My father was my abuser for years. . . sexually and emotionally. I lived still trying to please him but broke things off when I found out he abused my kids. He actually went to jail for that. After about 4 years we saw each other again. It didn't take me long to realize that I really didn't get a lot out of the relationship. He was still critical and I always ended up feeling bad about myself. So, I just sort of stopped visiting. He was pretty deaf so phone conversations were useless. Mom kept saying for a couple of years that he had Alzheimer's. Turns out he did and he was hospitalized because he couldn't walk and then put into an Alzheimer's unit. He died a little over a year later (May 4, 2011)
I cried a little, mostly because of my mom crying and seeing my brother upset. But, other than that, I feel nothing. Which of course, makes me feel bad that I feel nothing. I think a large part of it is that my 24 year old son died October 2008 and really, compared to the loss of a child, it's kind of "so what" about my dad.
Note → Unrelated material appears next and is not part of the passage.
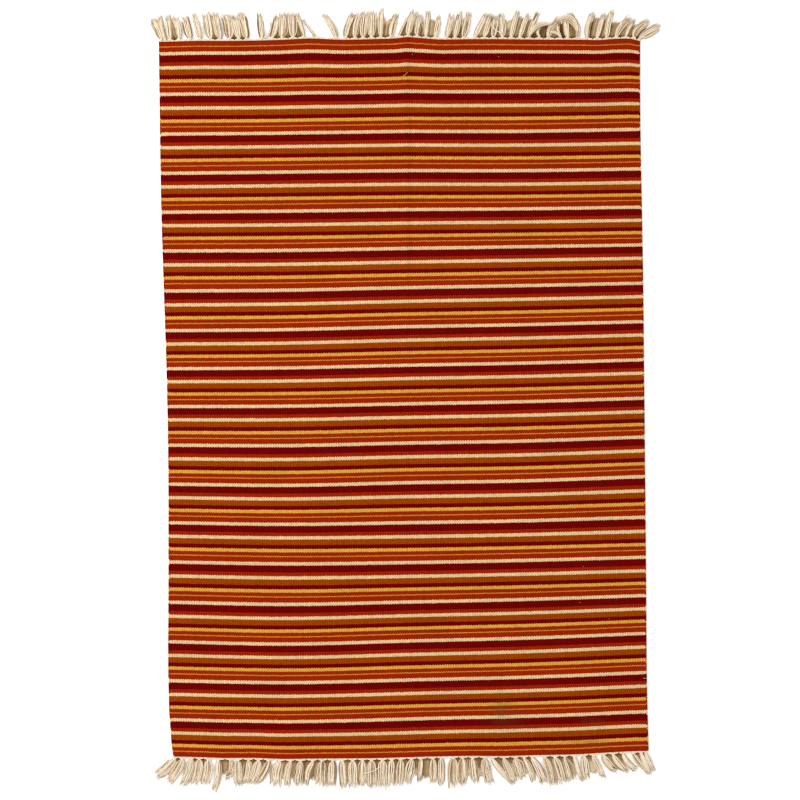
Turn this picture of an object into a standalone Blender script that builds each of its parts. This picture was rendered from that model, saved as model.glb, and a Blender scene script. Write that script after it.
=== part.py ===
"""A flat-woven striped wool rug with a knotted cotton fringe at each end, lying flat.

Units are metres, +Z up. The warps run along Y and the wefts along X, and the origin is on the
floor under the middle of the cloth. The far end is the one at +Y, the near end the one at -Y.
"""

from collections import namedtuple

import bmesh
import bpy
import numpy as np

MM = 0.001

# The woven cloth: 18 repeats of the stripe pattern and its border stripe, 395 warps wide.
CLOTH_WIDTH = 1200 * MM
CLOTH_LENGTH = 1800 * MM
CLOTH_THICKNESS = 4 * MM
OUTLINE_STEP = 16 * MM
CLEARANCE = 0.3 * MM

# How far each selvedge lies from its straight line, in mm toward +X, by the place along Y.
Selvedge = namedtuple("Selvedge", "along left right")
SELVEDGES = (
    Selvedge(-900, 20, 9),
    Selvedge(-856, 14, 7.5),
    Selvedge(-756, 9, 5),
    Selvedge(-456, 8, 2.5),
    Selvedge(-156, 7.5, -0.5),
    Selvedge(44, 4, -2.5),
    Selvedge(294, -4, -5),
    Selvedge(444, -9, -7.5),
    Selvedge(744, -14, -12.5),
    Selvedge(900, -16, -12.5),
)

# How far each woven end lies from its straight line, in mm toward +Y, by the place along X.
WovenEnd = namedtuple("WovenEnd", "across near far")
WOVEN_ENDS = (
    WovenEnd(-600, 4, -9),
    WovenEnd(-510, 1, -7.5),
    WovenEnd(-370, 0, -7.5),
    WovenEnd(-310, -1, -4),
    WovenEnd(-237, -1, -1),
    WovenEnd(-162, 0, -6),
    WovenEnd(-72, 1, -4),
    WovenEnd(3, 4, 1),
    WovenEnd(48, 5, -4),
    WovenEnd(162, 6, -6),
    WovenEnd(320, 9, -6),
    WovenEnd(450, 11, -5),
    WovenEnd(530, 16, -4),
    WovenEnd(600, 19, -8),
)

# The fringe: the warp ends, knotted by eights into tassels of three locks each.
STRIP_WIDTH = 3.5 * MM
ROOT_WIDTH = 13 * MM
ROOT_SHARE = 0.62
KNOT_WIDTH = 7 * MM
KNOT_HEIGHT = 6 * MM
KNOT_AT = 6 * MM
NECK_WIDTH = 5 * MM
NECK_HEIGHT = 4.5 * MM
NECK_AT = 9 * MM
SLIM_BELLY = 12 * MM
BELLY_SHARE = 0.9
BELLY_HEIGHT = 4 * MM
BELLY_PLACE = 0.5
BELLY_LEAN = 0.46
BELLY_LOCK_SHARE = 0.78
TIP_HEIGHT = 2.5 * MM
TIP_LOCK_SHARE = 0.62
LOCKS = 3
STEEP = 0.7

# Runs of tassels, from -X to +X: the number of tassels, the first and last root along X, how
# far the first and last tip lean toward +X, how far the first and last reach, and the widest
# that a tassel of the run spreads, all in mm.
Run = namedtuple("Run", "tassels first last lean_first lean_last reach_first reach_last belly")
FAR_RUNS = (
    Run(3, -606, -584, -20, -22, 50, 55, 16),
    Run(3, -562, -512, -16, -18, 56, 58, 20),
    Run(5, -487, -393, -14, -4, 58, 62, 21),
    Run(1, -358, -358, -10, -10, 60, 60, 18),
    Run(4, -330, -252, 6, -10, 64, 66, 20),
    Run(1, -227, -227, -23, -23, 44, 44, 5),
    Run(1, -169, -169, -27, -27, 57, 57, 18),
    Run(6, -148, -37, 16, 8, 64, 68, 22),
    Run(5, -15, 76, 20, 12, 62, 55, 21),
    Run(3, 104, 150, 12, 16, 60, 64, 20),
    Run(6, 176, 300, 30, 24, 62, 60, 21),
    Run(5, 322, 425, 14, 6, 56, 62, 21),
    Run(3, 457, 507, 10, 18, 64, 66, 21),
    Run(3, 532, 580, 24, 58, 58, 46, 18),
)
NEAR_RUNS = (
    Run(2, -572, -554, -38, -26, 44, 54, 18),
    Run(3, -530, -492, -24, -6, 58, 64, 20),
    Run(1, -467, -467, -16, -16, 80, 80, 16),
    Run(1, -434, -434, -4, -4, 50, 50, 18),
    Run(4, -412, -345, -6, -22, 62, 60, 20),
    Run(4, -310, -240, -20, -10, 66, 68, 22),
    Run(3, -212, -160, 2, 0, 68, 68, 21),
    Run(10, -132, 95, -2, 4, 70, 72, 22),
    Run(2, 120, 146, -2, 4, 74, 72, 21),
    Run(2, 172, 200, 14, 18, 66, 66, 21),
    Run(2, 220, 247, 36, 36, 66, 62, 20),
    Run(3, 272, 315, 26, 30, 62, 66, 21),
    Run(3, 350, 401, 6, 12, 74, 70, 22),
    Run(2, 427, 452, 14, 2, 66, 64, 18),
    Run(1, 476, 476, 20, 20, 60, 60, 16),
    Run(3, 500, 550, 28, 32, 56, 50, 20),
    Run(3, 572, 601, 24, 20, 52, 44, 18),
)

RUST = (0.30, 0.035, 0.008)
CREAM = (0.72, 0.58, 0.40)
WOOL_ROUGHNESS = 0.9
COTTON_ROUGHNESS = 0.85


def clear_scene():
    for obj in list(bpy.data.objects):
        bpy.data.objects.remove(obj, do_unlink=True)


def smooth_lookup(rows, place, column, at):
    """A column of a table, read between its rows along a curve with no corners (metres)."""
    places = np.array([getattr(row, place) for row in rows], float) * MM
    values = np.array([getattr(row, column) for row in rows], float) * MM
    slopes = np.gradient(values, places)
    at = np.clip(at, places[0], places[-1])
    i = np.clip(np.searchsorted(places, at) - 1, 0, len(places) - 2)
    gap = places[i + 1] - places[i]
    t = (at - places[i]) / gap
    start = values[i] * (1 + 2 * t) * (1 - t) ** 2 + slopes[i] * gap * t * (1 - t) ** 2
    return start + values[i + 1] * t**2 * (3 - 2 * t) - slopes[i + 1] * gap * t**2 * (1 - t)


def selvedge_x(side, y):
    """The X of the left or right selvedge at this place along Y."""
    straight = -CLOTH_WIDTH / 2 if side == "left" else CLOTH_WIDTH / 2
    return straight + smooth_lookup(SELVEDGES, "along", side, y)


def woven_end_y(end, x):
    """The Y of the near or far woven end at this place along X."""
    straight = -CLOTH_LENGTH / 2 if end == "near" else CLOTH_LENGTH / 2
    return straight + smooth_lookup(WOVEN_ENDS, "across", end, x)


def end_corners(end):
    """The X of the two corners of this woven end."""
    y = -CLOTH_LENGTH / 2 if end == "near" else CLOTH_LENGTH / 2
    return selvedge_x("left", y), selvedge_x("right", y)


def fabric_material(name, colour, roughness):
    material = bpy.data.materials.new(name)
    material.use_nodes = True
    shader = material.node_tree.nodes["Principled BSDF"]
    shader.inputs["Base Color"].default_value = (*colour, 1.0)
    shader.inputs["Roughness"].default_value = roughness
    shader.inputs["Metallic"].default_value = 0.0
    material.diffuse_color = (*colour, 1.0)
    return material


def cloth_outline():
    """The outline of the cloth, anticlockwise from its near left corner."""
    points = []
    for end, direction in (("near", 1), ("far", -1)):
        left, right = end_corners(end)
        columns = np.linspace(left, right, round(CLOTH_WIDTH / OUTLINE_STEP))[::direction]
        points += [(x, woven_end_y(end, x)) for x in columns]
        side = "right" if end == "near" else "left"
        other_end = "far" if end == "near" else "near"
        start, stop = points[-1][1], woven_end_y(other_end, points[-1][0])
        rows = np.linspace(start, stop, len(SELVEDGES) * 4)[1:-1]
        points += [(selvedge_x(side, y), y) for y in rows]
    return points


def make_cloth(collection, material):
    curve = bpy.data.curves.new("woven_cloth", "CURVE")
    curve.dimensions = "2D"
    curve.fill_mode = "BOTH"
    curve.extrude = CLOTH_THICKNESS / 2
    outline = cloth_outline()
    spline = curve.splines.new("POLY")
    spline.points.add(len(outline) - 1)
    spline.use_cyclic_u = True
    for point, (x, y) in zip(spline.points, outline):
        point.co = (x, y, 0.0, 1.0)
    curve.materials.append(material)
    cloth = bpy.data.objects.new("woven_cloth", curve)
    cloth.location.z = CLOTH_THICKNESS / 2
    collection.objects.link(cloth)


def along_runs(runs, first, last):
    """A value for each tassel, even between the first and the last of its run."""
    spread = [np.linspace(getattr(r, first), getattr(r, last), r.tassels) for r in runs]
    return np.concatenate(spread) * MM


def room_beside(places):
    """The distance from each place to the nearer of its two neighbours."""
    gaps = np.diff(places)
    return np.minimum(np.append(gaps, gaps[-1]), np.insert(gaps, 0, gaps[0]))


def tassels_of(runs):
    """The root, root width, belly width, lean and reach of each tassel of these runs."""
    roots = along_runs(runs, "first", "last")
    leans = along_runs(runs, "lean_first", "lean_last")
    reaches = along_runs(runs, "reach_first", "reach_last")
    root_widths = np.minimum(ROOT_WIDTH, ROOT_SHARE * room_beside(roots))
    room = np.minimum(room_beside(roots + BELLY_LEAN * leans), room_beside(roots + leans))
    bellies = np.minimum(along_runs(runs, "belly", "belly"), BELLY_SHARE * room)
    return list(zip(roots, root_widths, bellies, leans, reaches))


def strip_stations(end, tassels):
    """The X of each cross-section of the strip: the two corners, and four on each tassel."""
    left, right = end_corners(end)
    stations = [left]
    for root, root_width, _, _, _ in tassels:
        stations += [root + root_width * (k / LOCKS - 0.5) for k in range(LOCKS + 1)]
    return stations + [right]


def place_section(faces, centre, y, width, height):
    """Puts the corners of a row of faces on an upright section at this Y."""
    corners = {v for f in faces for v in f.verts}
    middle = sum(v.co.z for v in corners) / len(corners)
    low = min(v.co.x for v in corners)
    high = max(v.co.x for v in corners)
    for v in corners:
        share = (v.co.x - low) / (high - low) - 0.5
        v.co = (centre + share * width, y, height if v.co.z > middle else 0.0)


def grow_tassel(mesh, faces, edge_y, outward, tassel):
    """Draws three cells of the strip out to a knot and its neck, then each cell to a lock."""
    root, _, belly, lean, reach = tassel
    slimness = min(1.0, belly / SLIM_BELLY)
    for width, height, distance in (
        (KNOT_WIDTH, KNOT_HEIGHT, KNOT_AT),
        (NECK_WIDTH, NECK_HEIGHT, NECK_AT),
    ):
        grown = bmesh.ops.extrude_face_region(mesh, geom=faces)["geom"]
        bmesh.ops.delete(mesh, geom=faces, context="FACES")
        faces = [g for g in grown if isinstance(g, bmesh.types.BMFace)]
        place_section(faces, root, edge_y + outward * distance, slimness * width, height)
    faces.sort(key=lambda f: f.calc_center_median().x)
    for k, face in enumerate(faces):
        aside = (k - (LOCKS - 1) / 2) / LOCKS * belly
        for place, lean_share, lock_share, height in (
            (BELLY_PLACE, BELLY_LEAN, BELLY_LOCK_SHARE, BELLY_HEIGHT),
            (1.0, 1.0, TIP_LOCK_SHARE, TIP_HEIGHT),
        ):
            face = bmesh.ops.extrude_discrete_faces(mesh, faces=[face])["faces"][0]
            y = edge_y + outward * (NECK_AT + place * (reach - NECK_AT))
            centre = root + lean_share * lean + aside
            place_section([face], centre, y, lock_share * belly / LOCKS, height)


def make_fringe(name, end, runs, collection, material):
    outward = -1 if end == "near" else 1
    tassels = tassels_of(runs)
    stations = strip_stations(end, tassels)
    mesh = bmesh.new()
    bmesh.ops.create_grid(mesh, x_segments=len(stations) - 1, y_segments=1, size=1.0)
    columns = np.array(stations)
    edges = woven_end_y(end, columns)
    for v in mesh.verts:
        i = round((v.co.x + 1) / 2 * (len(stations) - 1))
        distance = CLEARANCE + (STRIP_WIDTH if v.co.y > 0 else 0.0)
        v.co = (columns[i], edges[i] + outward * distance, 0.0)
    upper = bmesh.ops.extrude_face_region(mesh, geom=list(mesh.faces))["geom"]
    bmesh.ops.translate(
        mesh,
        verts=[g for g in upper if isinstance(g, bmesh.types.BMVert)],
        vec=(0.0, 0.0, CLOTH_THICKNESS),
    )
    bmesh.ops.recalc_face_normals(mesh, faces=mesh.faces)
    outer = [f for f in mesh.faces if f.normal.y * outward > STEEP]
    for tassel in tassels:
        root, root_width = tassel[:2]
        cells = [f for f in outer if abs(f.calc_center_median().x - root) < root_width / 2]
        outer = [f for f in outer if f not in cells]
        grow_tassel(mesh, cells, woven_end_y(end, root), outward, tassel)
    bmesh.ops.recalc_face_normals(mesh, faces=mesh.faces)
    data = bpy.data.meshes.new(name)
    mesh.to_mesh(data)
    mesh.free()
    data.materials.append(material)
    fringe = bpy.data.objects.new(name, data)
    collection.objects.link(fringe)


def main():
    clear_scene()
    rug = bpy.data.collections.new("striped_wool_rug")
    bpy.context.scene.collection.children.link(rug)
    wool = fabric_material("wool_cloth", RUST, WOOL_ROUGHNESS)
    cotton = fabric_material("cotton_fringe", CREAM, COTTON_ROUGHNESS)
    make_cloth(rug, wool)
    make_fringe("far_fringe", "far", FAR_RUNS, rug, cotton)
    make_fringe("near_fringe", "near", NEAR_RUNS, rug, cotton)


main()
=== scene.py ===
"""The looks of the striped wool rug: its weave, fringe, floor, light and camera, in metres."""

import math
from collections import namedtuple

import bpy
import numpy as np
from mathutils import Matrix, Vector


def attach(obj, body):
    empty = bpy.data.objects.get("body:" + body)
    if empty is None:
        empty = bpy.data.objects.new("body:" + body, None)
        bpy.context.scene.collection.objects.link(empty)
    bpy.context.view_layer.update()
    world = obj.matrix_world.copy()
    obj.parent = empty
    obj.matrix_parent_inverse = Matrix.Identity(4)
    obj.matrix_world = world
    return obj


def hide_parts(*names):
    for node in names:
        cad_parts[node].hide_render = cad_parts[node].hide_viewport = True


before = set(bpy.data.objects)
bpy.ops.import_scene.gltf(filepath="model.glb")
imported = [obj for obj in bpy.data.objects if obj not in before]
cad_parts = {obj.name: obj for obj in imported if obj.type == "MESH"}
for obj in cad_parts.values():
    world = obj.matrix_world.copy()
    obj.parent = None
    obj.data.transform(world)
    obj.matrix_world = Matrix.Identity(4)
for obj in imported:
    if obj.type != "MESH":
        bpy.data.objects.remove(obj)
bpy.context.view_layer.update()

MM = 0.001
RANDOM = np.random.default_rng(41)


def table(columns, *rows):
    """A table with named columns, from its rows."""
    return tuple(columns(*row) for row in rows)


# The weave: warps along Y, and wefts that hide them, each over one warp and under the next.
CLOTH_WIDTH = 1200 * MM
CLOTH_LENGTH = 1800 * MM
CLOTH_THICKNESS = 4 * MM
WARPS = 395
WARP_PITCH = CLOTH_WIDTH / WARPS
BORDER_PICKS = 24
REPEATS = 18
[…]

As they say, you are supposed to bury your parents. This is a natural progression. It was actually funny. I went to my grief therapist and she asked how my Mother's Day was. Mother's Day, despite having other children, is pretty horrible. I said, well we moved furniture for my mom. She said, wow, that's tough. Why did it have to be done then? It was like, oops, did I forget to tell you my dad died and she needed furniture moved because family was coming for the funeral?